Focusing on a single company can pose a significant danger—that of replacing the literary monument (author as great man) with a corporate one. Johnson’s thoughtful and wide-ranging book avoids some of the problems inherent in this choice, but future studies might focus on company documents at the expense of a larger industry, social, or environmental context. As critics of the U.S. Supreme Court’s decision on Citizens United v. Federal Election Commission (2010) have noted, a corporate voice can too easily overwhelm the voices of ordinary people. Johnson herself cautions that only in the transcriptions of meeting minutes do some workers’ voices start to emerge.
As a result, The Language of Work—especially its final chapter—might have benefited from attention to labor history. Throughout the book, intriguing glimpses of the Lukens workers emerge, but the company archives give us only a partial view. For example, we learn that workers shared a linguistic background, but only later in the book do we find out that they were German. Johnson calls attention to racial and gender differences, but it is hard to get an overall sense of women’s or African-Americans’ roles at Lukens from the company archives.

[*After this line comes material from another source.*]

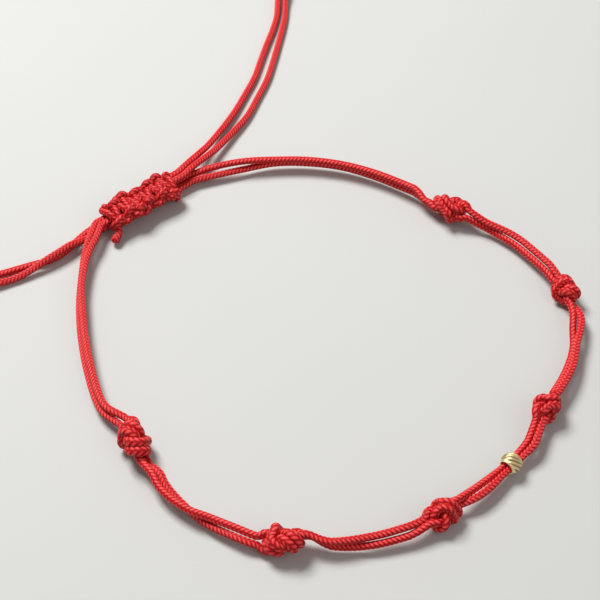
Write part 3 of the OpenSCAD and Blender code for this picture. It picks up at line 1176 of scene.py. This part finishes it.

Finally, Johnson explains that the firm’s “patriarchial” and disorganized management structure badly needed modernization, but some of the older features sound, at least in her account, worker friendly. For example, workers could report to a variety of managers and could quit when work was slow and be rehired as it resumed. How did workers feel about the changes in 1925? Johnson never considers that question. If our field is to rely on corporate documents, we must consider the perspective of labor as well as management.
These concerns aside, The Language of Work offers an in-depth, scrupulously detailed look at the many precursors to and forms of technical communication in an innovative steel company. Its lucid account of the process of steel production will interest fans of technology, and its account of 19th-century industrial history is informative and grounded. The book well deserves its national award and a favorable review.